→ **SUPPLIED DATA**:
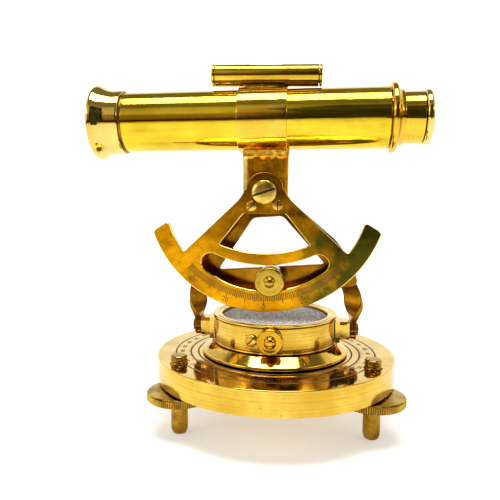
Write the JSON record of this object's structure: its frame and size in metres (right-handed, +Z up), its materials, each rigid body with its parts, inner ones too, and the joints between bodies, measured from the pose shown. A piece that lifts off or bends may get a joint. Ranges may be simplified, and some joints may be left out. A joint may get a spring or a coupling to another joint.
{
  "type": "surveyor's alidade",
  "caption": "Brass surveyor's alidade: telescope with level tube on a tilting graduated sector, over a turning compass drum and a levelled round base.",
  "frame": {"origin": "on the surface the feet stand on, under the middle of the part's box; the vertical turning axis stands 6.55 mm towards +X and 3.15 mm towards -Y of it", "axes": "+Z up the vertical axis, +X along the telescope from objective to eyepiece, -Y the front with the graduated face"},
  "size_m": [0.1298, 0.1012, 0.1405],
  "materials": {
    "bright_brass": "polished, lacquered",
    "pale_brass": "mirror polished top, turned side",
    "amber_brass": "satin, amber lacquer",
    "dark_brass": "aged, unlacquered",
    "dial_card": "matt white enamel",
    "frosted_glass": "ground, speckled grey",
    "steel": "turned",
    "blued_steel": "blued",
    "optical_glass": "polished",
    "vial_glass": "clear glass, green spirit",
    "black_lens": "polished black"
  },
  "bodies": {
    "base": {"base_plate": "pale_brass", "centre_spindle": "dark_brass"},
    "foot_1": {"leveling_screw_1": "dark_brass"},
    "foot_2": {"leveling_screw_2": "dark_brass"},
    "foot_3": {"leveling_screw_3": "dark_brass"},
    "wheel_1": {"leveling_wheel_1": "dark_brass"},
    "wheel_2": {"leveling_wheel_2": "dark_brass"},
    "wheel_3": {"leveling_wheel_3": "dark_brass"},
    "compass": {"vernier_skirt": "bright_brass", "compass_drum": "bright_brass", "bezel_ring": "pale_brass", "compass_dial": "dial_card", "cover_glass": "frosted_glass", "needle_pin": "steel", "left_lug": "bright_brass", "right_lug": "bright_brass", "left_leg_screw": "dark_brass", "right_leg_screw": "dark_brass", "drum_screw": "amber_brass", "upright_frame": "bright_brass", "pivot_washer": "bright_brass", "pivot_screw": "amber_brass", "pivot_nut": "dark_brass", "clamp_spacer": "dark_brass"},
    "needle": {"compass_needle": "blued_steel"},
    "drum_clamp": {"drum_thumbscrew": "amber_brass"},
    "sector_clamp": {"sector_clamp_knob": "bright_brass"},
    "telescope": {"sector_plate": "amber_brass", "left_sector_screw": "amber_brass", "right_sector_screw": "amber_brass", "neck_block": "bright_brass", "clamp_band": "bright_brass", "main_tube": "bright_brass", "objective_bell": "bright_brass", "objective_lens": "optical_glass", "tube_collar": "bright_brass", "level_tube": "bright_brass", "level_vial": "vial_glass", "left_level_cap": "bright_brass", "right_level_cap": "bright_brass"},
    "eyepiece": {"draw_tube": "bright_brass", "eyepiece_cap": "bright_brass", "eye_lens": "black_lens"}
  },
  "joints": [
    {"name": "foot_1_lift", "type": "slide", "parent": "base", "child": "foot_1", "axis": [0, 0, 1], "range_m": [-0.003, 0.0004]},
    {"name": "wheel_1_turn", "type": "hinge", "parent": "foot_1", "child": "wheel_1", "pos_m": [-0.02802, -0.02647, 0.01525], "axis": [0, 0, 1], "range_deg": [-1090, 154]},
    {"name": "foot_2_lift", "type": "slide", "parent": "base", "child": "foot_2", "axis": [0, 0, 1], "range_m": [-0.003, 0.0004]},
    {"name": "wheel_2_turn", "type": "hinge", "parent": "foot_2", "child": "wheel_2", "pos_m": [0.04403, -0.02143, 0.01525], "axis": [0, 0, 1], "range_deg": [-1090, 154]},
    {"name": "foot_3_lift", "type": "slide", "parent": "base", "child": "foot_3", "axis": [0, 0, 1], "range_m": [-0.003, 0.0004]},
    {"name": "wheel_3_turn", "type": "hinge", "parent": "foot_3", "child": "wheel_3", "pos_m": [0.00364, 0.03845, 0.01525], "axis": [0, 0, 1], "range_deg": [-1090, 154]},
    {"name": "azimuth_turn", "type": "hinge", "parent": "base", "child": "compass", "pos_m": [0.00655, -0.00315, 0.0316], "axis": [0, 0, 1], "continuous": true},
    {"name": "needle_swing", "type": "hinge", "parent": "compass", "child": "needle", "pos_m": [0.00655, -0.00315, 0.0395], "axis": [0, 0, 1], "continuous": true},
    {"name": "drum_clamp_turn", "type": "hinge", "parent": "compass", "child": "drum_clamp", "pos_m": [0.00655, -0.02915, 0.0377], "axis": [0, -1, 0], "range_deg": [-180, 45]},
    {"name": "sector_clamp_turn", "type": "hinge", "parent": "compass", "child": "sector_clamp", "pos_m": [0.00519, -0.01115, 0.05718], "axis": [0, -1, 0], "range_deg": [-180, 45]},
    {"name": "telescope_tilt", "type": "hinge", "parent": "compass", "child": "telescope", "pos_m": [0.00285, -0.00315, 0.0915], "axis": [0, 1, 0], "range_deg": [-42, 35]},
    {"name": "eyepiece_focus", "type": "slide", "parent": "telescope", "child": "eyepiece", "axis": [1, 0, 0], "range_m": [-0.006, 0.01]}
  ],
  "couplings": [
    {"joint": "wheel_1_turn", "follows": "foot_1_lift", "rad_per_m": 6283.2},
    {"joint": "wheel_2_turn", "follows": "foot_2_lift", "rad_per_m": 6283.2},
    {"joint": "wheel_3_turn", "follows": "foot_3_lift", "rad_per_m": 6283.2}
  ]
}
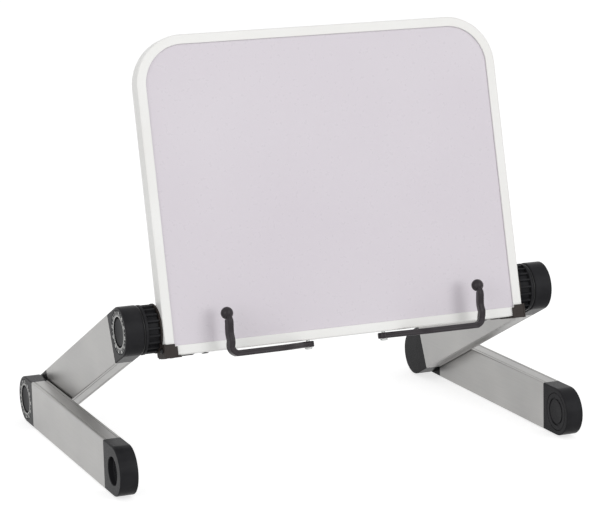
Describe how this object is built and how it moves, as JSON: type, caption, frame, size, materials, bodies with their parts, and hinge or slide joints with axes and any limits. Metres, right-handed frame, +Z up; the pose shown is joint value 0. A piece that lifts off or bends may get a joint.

→ **INSTRUCTIONS TO FOLLOW**:
Take the lines above and print them exactly.

→ **WORKED ANSWER**:
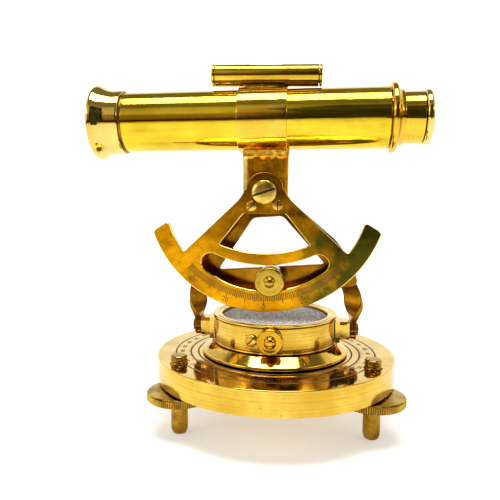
Write the JSON record of this object's structure: its frame and size in metres (right-handed, +Z up), its materials, each rigid body with its parts, inner ones too, and the joints between bodies, measured from the pose shown. A piece that lifts off or bends may get a joint. Ranges may be simplified, and some joints may be left out. A joint may get a spring or a coupling to another joint.
{
  "type": "surveyor's alidade",
  "caption": "Brass surveyor's alidade: telescope with level tube on a tilting graduated sector, over a turning compass drum and a levelled round base.",
  "frame": {"origin": "on the surface the feet stand on, under the middle of the part's box; the vertical turning axis stands 6.55 mm towards +X and 3.15 mm towards -Y of it", "axes": "+Z up the vertical axis, +X along the telescope from objective to eyepiece, -Y the front with the graduated face"},
  "size_m": [0.1298, 0.1012, 0.1405],
  "materials": {
    "bright_brass": "polished, lacquered",
    "pale_brass": "mirror polished top, turned side",
    "amber_brass": "satin, amber lacquer",
    "dark_brass": "aged, unlacquered",
    "dial_card": "matt white enamel",
    "frosted_glass": "ground, speckled grey",
    "steel": "turned",
    "blued_steel": "blued",
    "optical_glass": "polished",
    "vial_glass": "clear glass, green spirit",
    "black_lens": "polished black"
  },
  "bodies": {
    "base": {"base_plate": "pale_brass", "centre_spindle": "dark_brass"},
    "foot_1": {"leveling_screw_1": "dark_brass"},
    "foot_2": {"leveling_screw_2": "dark_brass"},
    "foot_3": {"leveling_screw_3": "dark_brass"},
    "wheel_1": {"leveling_wheel_1": "dark_brass"},
    "wheel_2": {"leveling_wheel_2": "dark_brass"},
    "wheel_3": {"leveling_wheel_3": "dark_brass"},
    "compass": {"vernier_skirt": "bright_brass", "compass_drum": "bright_brass", "bezel_ring": "pale_brass", "compass_dial": "dial_card", "cover_glass": "frosted_glass", "needle_pin": "steel", "left_lug": "bright_brass", "right_lug": "bright_brass", "left_leg_screw": "dark_brass", "right_leg_screw": "dark_brass", "drum_screw": "amber_brass", "upright_frame": "bright_brass", "pivot_washer": "bright_brass", "pivot_screw": "amber_brass", "pivot_nut": "dark_brass", "clamp_spacer": "dark_brass"},
    "needle": {"compass_needle": "blued_steel"},
    "drum_clamp": {"drum_thumbscrew": "amber_brass"},
    "sector_clamp": {"sector_clamp_knob": "bright_brass"},
    "telescope": {"sector_plate": "amber_brass", "left_sector_screw": "amber_brass", "right_sector_screw": "amber_brass", "neck_block": "bright_brass", "clamp_band": "bright_brass", "main_tube": "bright_brass", "objective_bell": "bright_brass", "objective_lens": "optical_glass", "tube_collar": "bright_brass", "level_tube": "bright_brass", "level_vial": "vial_glass", "left_level_cap": "bright_brass", "right_level_cap": "bright_brass"},
    "eyepiece": {"draw_tube": "bright_brass", "eyepiece_cap": "bright_brass", "eye_lens": "black_lens"}
  },
  "joints": [
    {"name": "foot_1_lift", "type": "slide", "parent": "base", "child": "foot_1", "axis": [0, 0, 1], "range_m": [-0.003, 0.0004]},
    {"name": "wheel_1_turn", "type": "hinge", "parent": "foot_1", "child": "wheel_1", "pos_m": [-0.02802, -0.02647, 0.01525], "axis": [0, 0, 1], "range_deg": [-1090, 154]},
    {"name": "foot_2_lift", "type": "slide", "parent": "base", "child": "foot_2", "axis": [0, 0, 1], "range_m": [-0.003, 0.0004]},
    {"name": "wheel_2_turn", "type": "hinge", "parent": "foot_2", "child": "wheel_2", "pos_m": [0.04403, -0.02143, 0.01525], "axis": [0, 0, 1], "range_deg": [-1090, 154]},
    {"name": "foot_3_lift", "type": "slide", "parent": "base", "child": "foot_3", "axis": [0, 0, 1], "range_m": [-0.003, 0.0004]},
    {"name": "wheel_3_turn", "type": "hinge", "parent": "foot_3", "child": "wheel_3", "pos_m": [0.00364, 0.03845, 0.01525], "axis": [0, 0, 1], "range_deg": [-1090, 154]},
    {"name": "azimuth_turn", "type": "hinge", "parent": "base", "child": "compass", "pos_m": [0.00655, -0.00315, 0.0316], "axis": [0, 0, 1], "continuous": true},
    {"name": "needle_swing", "type": "hinge", "parent": "compass", "child": "needle", "pos_m": [0.00655, -0.00315, 0.0395], "axis": [0, 0, 1], "continuous": true},
    {"name": "drum_clamp_turn", "type": "hinge", "parent": "compass", "child": "drum_clamp", "pos_m": [0.00655, -0.02915, 0.0377], "axis": [0, -1, 0], "range_deg": [-180, 45]},
    {"name": "sector_clamp_turn", "type": "hinge", "parent": "compass", "child": "sector_clamp", "pos_m": [0.00519, -0.01115, 0.05718], "axis": [0, -1, 0], "range_deg": [-180, 45]},
    {"name": "telescope_tilt", "type": "hinge", "parent": "compass", "child": "telescope", "pos_m": [0.00285, -0.00315, 0.0915], "axis": [0, 1, 0], "range_deg": [-42, 35]},
    {"name": "eyepiece_focus", "type": "slide", "parent": "telescope", "child": "eyepiece", "axis": [1, 0, 0], "range_m": [-0.006, 0.01]}
  ],
  "couplings": [
    {"joint": "wheel_1_turn", "follows": "foot_1_lift", "rad_per_m": 6283.2},
    {"joint": "wheel_2_turn", "follows": "foot_2_lift", "rad_per_m": 6283.2},
    {"joint": "wheel_3_turn", "follows": "foot_3_lift", "rad_per_m": 6283.2}
  ]
}
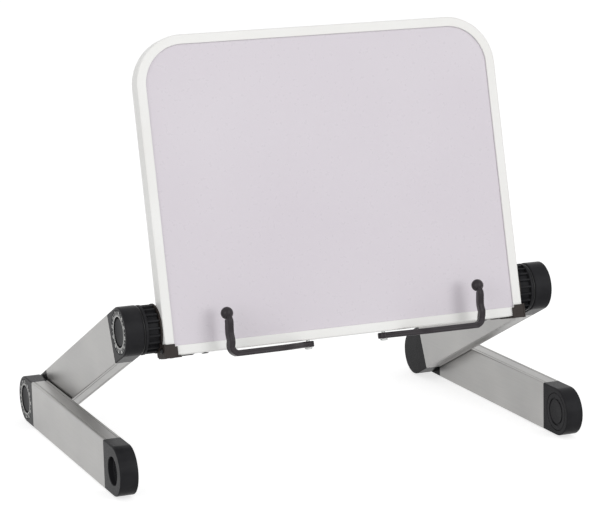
Describe how this object is built and how it moves, as JSON: type, caption, frame, size, materials, bodies with their parts, and hinge or slide joints with axes and any limits. Metres, right-handed frame, +Z up; the pose shown is joint value 0. A piece that lifts off or bends may get a joint.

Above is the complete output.